October 2001

"The oldest engineering work devised by man, the bridge is the only one universally employed by him in his pre-civilized state."

Joseph Gies, Bridges and Men

Bridges have fascinated people since the dawn of time when nature built many bridges in the form of trees fallen over rivers. As technology developed, people began to build artificial bridges where nature had not. Advances in bridge design, engineering, and construction have made possible many types of bridges using various types of material.

Today, bridges can be of the span, arch, or suspension type. Materials used throughout history include wood, masonry, cast iron, wrought iron, concrete, steel, reinforced concrete, alloy and silicon steel, pre-stressed concrete, carbon fiber, and aluminum.
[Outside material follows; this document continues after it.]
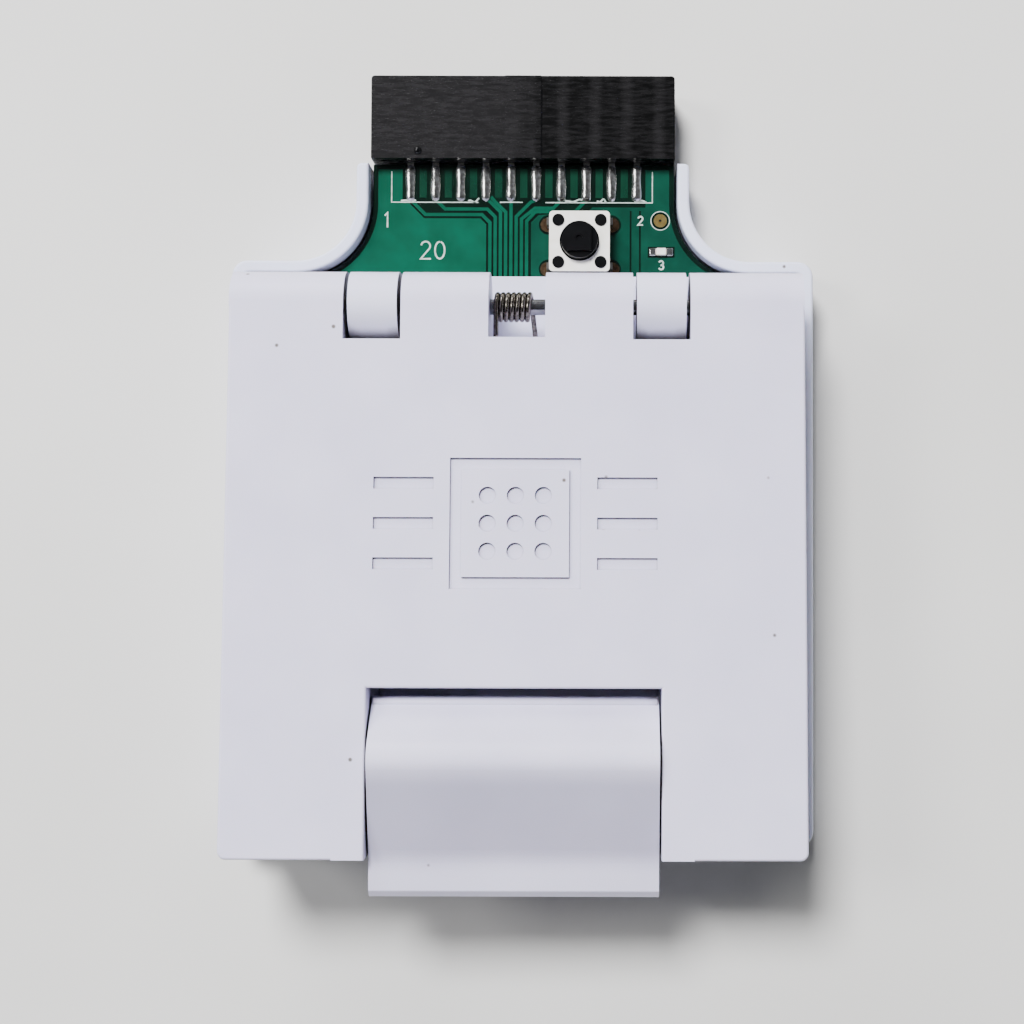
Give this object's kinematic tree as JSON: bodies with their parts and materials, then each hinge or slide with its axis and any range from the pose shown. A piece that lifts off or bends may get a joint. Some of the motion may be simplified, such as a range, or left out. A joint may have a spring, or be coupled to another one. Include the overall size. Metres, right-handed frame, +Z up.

One of the traditional competitions in the civil engineering community is the Popsicle Stick Bridge Contest. Individuals and teams from various schools build bridges with 30-inch spans using only popsicle sticks and white glue as building materials. Bridges are loaded until the bridge collapses. In the past, bridges weighing between 200 and 400 grams have carried loads ranging from a hundred pounds to over a ton!

Popsicle sticks are imperfect. Some may be bent, warped, or knotty; while others may be brittle, thin, or cracked. Visual inspection will weed out grossly deformed sticks, but students must deal with the slight imperfections present in all sticks. This is true in the real world where perfect materials are not available and careful thought must be given to the reliability of the construction materials. Engineers must attempt to quantify and account for deficiencies in both initial and post-construction material properties.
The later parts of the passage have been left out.